L’agence humanitaire alimentaire intensifie ses interventions, visant à soutenir 2,5 millions de personnes avec une aide alimentaire au cours du premier semestre de cette année, mais – comme tant d’autres agences des Nations Unies – elle ne peut le faire que si elle reçoit plus de financement ; dans ce cas, quelque 203 millions de dollars pour combler un déficit de financement.
Pour M. Yarrow, regardant de chez lui dans le camp de personnes déplacées de Luuq, les questions de financement de la réponse humanitaire du pays sont des questions lointaines, d’experts, loin de ses préoccupations. Ses besoins, et ceux des nombreux autres Somaliens déplacés confrontés à la famine, sont plus immédiats.

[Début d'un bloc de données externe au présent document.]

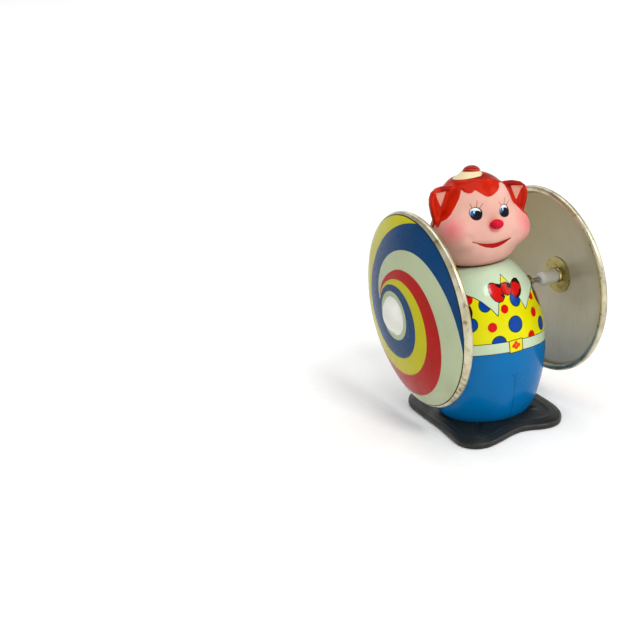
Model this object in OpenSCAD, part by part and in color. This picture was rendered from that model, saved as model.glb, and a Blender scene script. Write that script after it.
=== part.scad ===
// Wind-up tin toy: a standing animal figure between two big dished discs on a cross axle.
// Millimetres. Z is up, X runs along the cross axle, -Y is the figure's front.
// The origin is on the floor under the middle of the axle.

/* [Discs] */
// Height of the cross axle above the floor
axle_z = 52.3; // [45:0.1:60]
// Diameter of the cross axle
axle_d = 2; // [1.6:0.1:3]
// Distance from the middle to the centre of a rim bead
rim_x = 29.9; // [28:0.1:34]
// Radius of the rim bead's centre line
bead_line_r = 38.2; // [30:0.1:45]
// Radius of the rolled rim bead
bead_r = 1.3; // [0.8:0.1:2]
// Distance from the middle to the flat hub of a disc
hub_x = 39.6; // [36:0.1:44]
// Radius of the flat hub before the dish starts
hub_flat_r = 8.5; // [6:0.5:12]
// Diameter of the domed hub cap
cap_d = 15.6; // [12:0.1:20]
// Height of the domed hub cap
cap_h = 3.6; // [2:0.1:5]
// Tinplate thickness
tin_t = 0.35; // [0.25:0.05:0.6]

/* [Body] */
// Depth of the oval body as a share of its width
body_oval = 0.9; // [0.7:0.05:1]
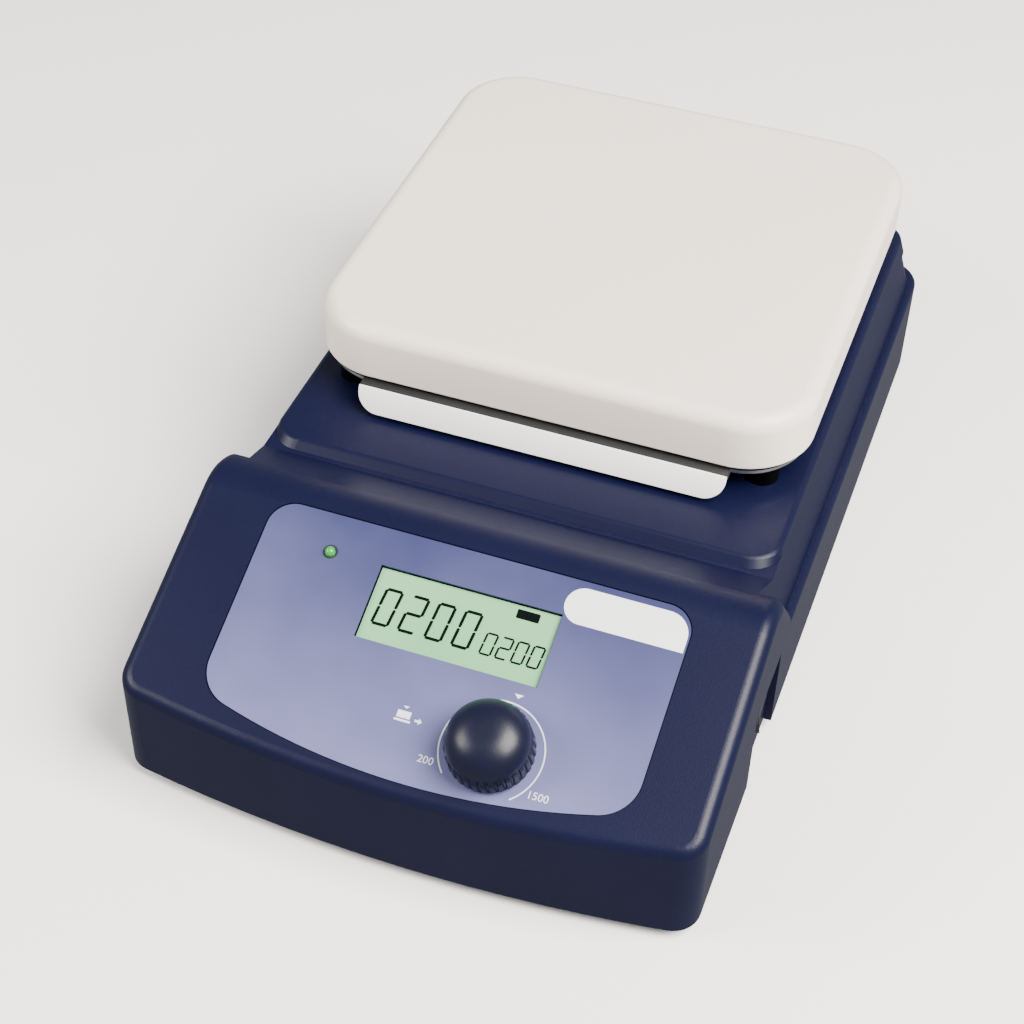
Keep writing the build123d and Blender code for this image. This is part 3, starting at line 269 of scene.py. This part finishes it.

« Cette sécheresse a anéanti tout ce que nous avions », dit-il. « Nous sommes soulagés d’être ici dans ce camp de personnes déplacées où nous recevons de l’aide, mais nous sommes trop nombreux et nous luttons. La nourriture, l’eau et les abris ne suffisent pas. Il y a beaucoup de femmes, de personnes âgées et d’enfants qui souffrent de malnutrition et qui sont malades, mais qui n’ont pas de médicaments. Nous faisons de notre mieux pour survivre, mais nous avons besoin d’aide ».